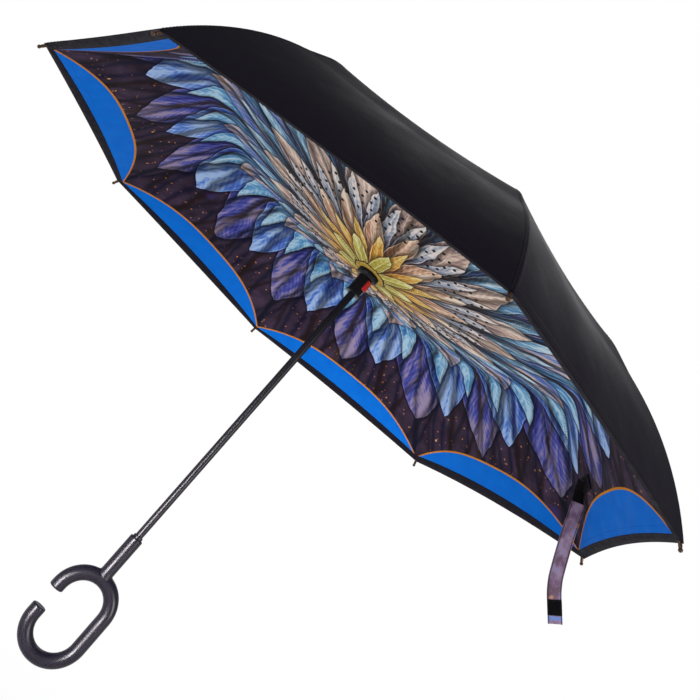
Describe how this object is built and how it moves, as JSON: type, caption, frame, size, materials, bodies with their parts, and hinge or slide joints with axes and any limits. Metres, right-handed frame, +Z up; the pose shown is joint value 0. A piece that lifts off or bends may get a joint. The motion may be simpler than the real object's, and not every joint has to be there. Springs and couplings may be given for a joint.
{
  "type": "reverse umbrella",
  "caption": "Open reverse umbrella: double canopy on ribs that fold up from a sliding runner, steel shaft, C-shaped hand loop, release button and closing strap.",
  "frame": {"origin": "middle of the C-shaped hand loop, on the shaft's axis", "axes": "+Z up along the shaft towards the canopy, +X along rib 1; the loop's mouth opens towards -X"},
  "size_m": [1.0626, 1.0454, 0.8157],
  "materials": {
    "handle_plastic": "satin soft-touch black",
    "hub_plastic": "moulded black, slight sheen",
    "red_plastic": "moulded red",
    "coated_steel": "black powder coat",
    "bright_steel": "plain zinc-plated steel",
    "fibreglass": "drawn black fibreglass",
    "outer_cloth": "black close-woven polyester",
    "printed_cloth": "printed polyester in blues, plum and warm cream",
    "strap_cloth": "printed polyester ribbon",
    "strap_backing": "black hook-and-loop patch"
  },
  "bodies": {
    "root": {"handle": "handle_plastic", "handle_ring": "hub_plastic", "shaft": "coated_steel", "crown": "hub_plastic", "crown_rivet": "bright_steel", "crown_pin_ring": "bright_steel", "ferrule": "hub_plastic", "upper_stop": "bright_steel"},
    "runner": {"runner": "hub_plastic", "runner_flange": "hub_plastic", "runner_end_cap": "hub_plastic", "runner_pin_ring": "bright_steel", "button_spring": "bright_steel"},
    "button": {"release_button": "red_plastic", "latch_plate": "bright_steel"},
    "rib_1": {"rib_1": "coated_steel", "outer_gore_1": "outer_cloth", "inner_gore_1": "printed_cloth"},
    "rod_1": {"rib_rod_1": "fibreglass", "strap": "strap_cloth", "strap_anchor": "strap_backing", "strap_patch": "strap_backing"},
    "strut_1": {"strut_1": "coated_steel"},
    "rib_2": {"rib_2": "coated_steel", "outer_gore_2": "outer_cloth", "inner_gore_2": "printed_cloth"},
    "rod_2": {"rib_rod_2": "fibreglass"},
    "strut_2": {"strut_2": "coated_steel"},
    "rib_3": {"rib_3": "coated_steel", "outer_gore_3": "outer_cloth", "inner_gore_3": "printed_cloth"},
    "rod_3": {"rib_rod_3": "fibreglass"},
    "strut_3": {"strut_3": "coated_steel"},
    "rib_4": {"rib_4": "coated_steel", "outer_gore_4": "outer_cloth", "inner_gore_4": "printed_cloth"},
    "rod_4": {"rib_rod_4": "fibreglass"},
    "strut_4": {"strut_4": "coated_steel"},
    "rib_5": {"rib_5": "coated_steel", "outer_gore_5": "outer_cloth", "inner_gore_5": "printed_cloth"},
    "rod_5": {"rib_rod_5": "fibreglass"},
    "strut_5": {"strut_5": "coated_steel"},
    "rib_6": {"rib_6": "coated_steel", "outer_gore_6": "outer_cloth", "inner_gore_6": "printed_cloth"},
    "rod_6": {"rib_rod_6": "fibreglass"},
    "strut_6": {"strut_6": "coated_steel"},
    "rib_7": {"rib_7": "coated_steel", "outer_gore_7": "outer_cloth", "inner_gore_7": "printed_cloth"},
    "rod_7": {"rib_rod_7": "fibreglass"},
    "strut_7": {"strut_7": "coated_steel"},
    "rib_8": {"rib_8": "coated_steel", "outer_gore_8": "outer_cloth", "inner_gore_8": "printed_cloth"},
    "rod_8": {"rib_rod_8": "fibreglass"},
    "strut_8": {"strut_8": "coated_steel"}
  },
  "joints": [
    {"name": "runner_slide", "type": "slide", "parent": "root", "child": "runner", "axis": [0, 0, -1], "range_m": [0, 0.4054]},
    {"name": "button_press", "type": "slide", "parent": "runner", "child": "button", "axis": [-0.7071, 0.7071, 0], "range_m": [0, 0.0012], "stiffness_N_per_m": 900, "springref_m": -0.0006, "deforming": ["button_spring"]},
    {"name": "rib_1_hinge", "type": "hinge", "parent": "runner", "child": "rib_1", "pos_m": [0.0135, 0, 0.598], "axis": [0, -1, 0], "range_deg": [0, 77.5], "deforming": ["outer_gore_1", "inner_gore_1"]},
    {"name": "rod_1_flex", "type": "hinge", "parent": "rib_1", "child": "rod_1", "pos_m": [0.33498, 0, 0.66049], "axis": [0, -1, 0], "range_deg": [0, 47], "deforming": ["strap", "strap_anchor", "strap_patch"]},
    {"name": "strut_1_hinge", "type": "hinge", "parent": "root", "child": "strut_1", "pos_m": [0.0135, 0.004, 0.722], "axis": [0, 1, 0], "range_deg": [0, 72.48]},
    {"name": "rib_2_hinge", "type": "hinge", "parent": "runner", "child": "rib_2", "pos_m": [0.00955, 0.00955, 0.598], "axis": [0.7071, -0.7071, 0], "range_deg": [0, 77.5], "deforming": ["outer_gore_2", "inner_gore_2"]},
    {"name": "rod_2_flex", "type": "hinge", "parent": "rib_2", "child": "rod_2", "pos_m": [0.23687, 0.23687, 0.66049], "axis": [0.7071, -0.7071, 0], "range_deg": [0, 47]},
    {"name": "strut_2_hinge", "type": "hinge", "parent": "root", "child": "strut_2", "pos_m": [0.00672, 0.01237, 0.722], "axis": [-0.7071, 0.7071, 0], "range_deg": [0, 72.48]},
    {"name": "rib_3_hinge", "type": "hinge", "parent": "runner", "child": "rib_3", "pos_m": [0, 0.0135, 0.598], "axis": [1, 0, 0], "range_deg": [0, 77.5], "deforming": ["outer_gore_3", "inner_gore_3"]},
    {"name": "rod_3_flex", "type": "hinge", "parent": "rib_3", "child": "rod_3", "pos_m": [0, 0.33498, 0.66049], "axis": [1, 0, 0], "range_deg": [0, 47]},
    {"name": "strut_3_hinge", "type": "hinge", "parent": "root", "child": "strut_3", "pos_m": [-0.004, 0.0135, 0.722], "axis": [-1, 0, 0], "range_deg": [0, 72.48]},
    {"name": "rib_4_hinge", "type": "hinge", "parent": "runner", "child": "rib_4", "pos_m": [-0.00955, 0.00955, 0.598], "axis": [0.7071, 0.7071, 0], "range_deg": [0, 77.5], "deforming": ["outer_gore_4", "inner_gore_4"]},
    {"name": "rod_4_flex", "type": "hinge", "parent": "rib_4", "child": "rod_4", "pos_m": [-0.23687, 0.23687, 0.66049], "axis": [0.7071, 0.7071, 0], "range_deg": [0, 47]},
    {"name": "strut_4_hinge", "type": "hinge", "parent": "root", "child": "strut_4", "pos_m": [-0.01237, 0.00672, 0.722], "axis": [-0.7071, -0.7071, 0], "range_deg": [0, 72.48]},
    {"name": "rib_5_hinge", "type": "hinge", "parent": "runner", "child": "rib_5", "pos_m": [-0.0135, 0, 0.598], "axis": [0, 1, 0], "range_deg": [0, 77.5], "deforming": ["outer_gore_5", "inner_gore_5"]},
    {"name": "rod_5_flex", "type": "hinge", "parent": "rib_5", "child": "rod_5", "pos_m": [-0.33498, 0, 0.66049], "axis": [0, 1, 0], "range_deg": [0, 47]},
    {"name": "strut_5_hinge", "type": "hinge", "parent": "root", "child": "strut_5", "pos_m": [-0.0135, -0.004, 0.722], "axis": [0, -1, 0], "range_deg": [0, 72.48]},
    {"name": "rib_6_hinge", "type": "hinge", "parent": "runner", "child": "rib_6", "pos_m": [-0.00955, -0.00955, 0.598], "axis": [-0.7071, 0.7071, 0], "range_deg": [0, 77.5], "deforming": ["outer_gore_6", "inner_gore_6"]},
    {"name": "rod_6_flex", "type": "hinge", "parent": "rib_6", "child": "rod_6", "pos_m": [-0.23687, -0.23687, 0.66049], "axis": [-0.7071, 0.7071, 0], "range_deg": [0, 47]},
    {"name": "strut_6_hinge", "type": "hinge", "parent": "root", "child": "strut_6", "pos_m": [-0.00672, -0.01237, 0.722], "axis": [0.7071, -0.7071, 0], "range_deg": [0, 72.48]},
    {"name": "rib_7_hinge", "type": "hinge", "parent": "runner", "child": "rib_7", "pos_m": [0, -0.0135, 0.598], "axis": [-1, 0, 0], "range_deg": [0, 77.5], "deforming": ["outer_gore_7", "inner_gore_7"]},
    {"name": "rod_7_flex", "type": "hinge", "parent": "rib_7", "child": "rod_7", "pos_m": [0, -0.33498, 0.66049], "axis": [-1, 0, 0], "range_deg": [0, 47]},
    {"name": "strut_7_hinge", "type": "hinge", "parent": "root", "child": "strut_7", "pos_m": [0.004, -0.0135, 0.722], "axis": [1, 0, 0], "range_deg": [0, 72.48]},
    {"name": "rib_8_hinge", "type": "hinge", "parent": "runner", "child": "rib_8", "pos_m": [0.00955, -0.00955, 0.598], "axis": [-0.7071, -0.7071, 0], "range_deg": [0, 77.5], "deforming": ["outer_gore_8", "inner_gore_8"]},
    {"name": "rod_8_flex", "type": "hinge", "parent": "rib_8", "child": "rod_8", "pos_m": [0.23687, -0.23687, 0.66049], "axis": [-0.7071, -0.7071, 0], "range_deg": [0, 47]},
    {"name": "strut_8_hinge", "type": "hinge", "parent": "root", "child": "strut_8", "pos_m": [0.01237, -0.00672, 0.722], "axis": [0.7071, 0.7071, 0], "range_deg": [0, 72.48]}
  ],
  "couplings": [
    {"joint": "rib_1_hinge", "follows": "runner_slide", "rad_per_m": 3.3362},
    {"joint": "rod_1_flex", "follows": "runner_slide", "rad_per_m": 2.0232},
    {"joint": "strut_1_hinge", "follows": "runner_slide", "rad_per_m": 3.1201},
    {"joint": "rib_2_hinge", "follows": "runner_slide", "rad_per_m": 3.3362},
    {"joint": "rod_2_flex", "follows": "runner_slide", "rad_per_m": 2.0232},
    {"joint": "strut_2_hinge", "follows": "runner_slide", "rad_per_m": 3.1201},
    {"joint": "rib_3_hinge", "follows": "runner_slide", "rad_per_m": 3.3362},
    {"joint": "rod_3_flex", "follows": "runner_slide", "rad_per_m": 2.0232},
    {"joint": "strut_3_hinge", "follows": "runner_slide", "rad_per_m": 3.1201},
    {"joint": "rib_4_hinge", "follows": "runner_slide", "rad_per_m": 3.3362},
    {"joint": "rod_4_flex", "follows": "runner_slide", "rad_per_m": 2.0232},
    {"joint": "strut_4_hinge", "follows": "runner_slide", "rad_per_m": 3.1201},
    {"joint": "rib_5_hinge", "follows": "runner_slide", "rad_per_m": 3.3362},
    {"joint": "rod_5_flex", "follows": "runner_slide", "rad_per_m": 2.0232},
    {"joint": "strut_5_hinge", "follows": "runner_slide", "rad_per_m": 3.1201},
    {"joint": "rib_6_hinge", "follows": "runner_slide", "rad_per_m": 3.3362},
    {"joint": "rod_6_flex", "follows": "runner_slide", "rad_per_m": 2.0232},
    {"joint": "strut_6_hinge", "follows": "runner_slide", "rad_per_m": 3.1201},
    {"joint": "rib_7_hinge", "follows": "runner_slide", "rad_per_m": 3.3362},
    {"joint": "rod_7_flex", "follows": "runner_slide", "rad_per_m": 2.0232},
    {"joint": "strut_7_hinge", "follows": "runner_slide", "rad_per_m": 3.1201},
    {"joint": "rib_8_hinge", "follows": "runner_slide", "rad_per_m": 3.3362},
    {"joint": "rod_8_flex", "follows": "runner_slide", "rad_per_m": 2.0232},
    {"joint": "strut_8_hinge", "follows": "runner_slide", "rad_per_m": 3.1201}
  ]
}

[What this task involves]:
Copy every line of the listing containing the string "that".

[Solution]:
Describe how this object is built and how it moves, as JSON: type, caption, frame, size, materials, bodies with their parts, and hinge or slide joints with axes and any limits. Metres, right-handed frame, +Z up; the pose shown is joint value 0. A piece that lifts off or bends may get a joint. The motion may be simpler than the real object's, and not every joint has to be there. Springs and couplings may be given for a joint.
  "caption": "Open reverse umbrella: double canopy on ribs that fold up from a sliding runner, steel shaft, C-shaped hand loop, release button and closing strap.",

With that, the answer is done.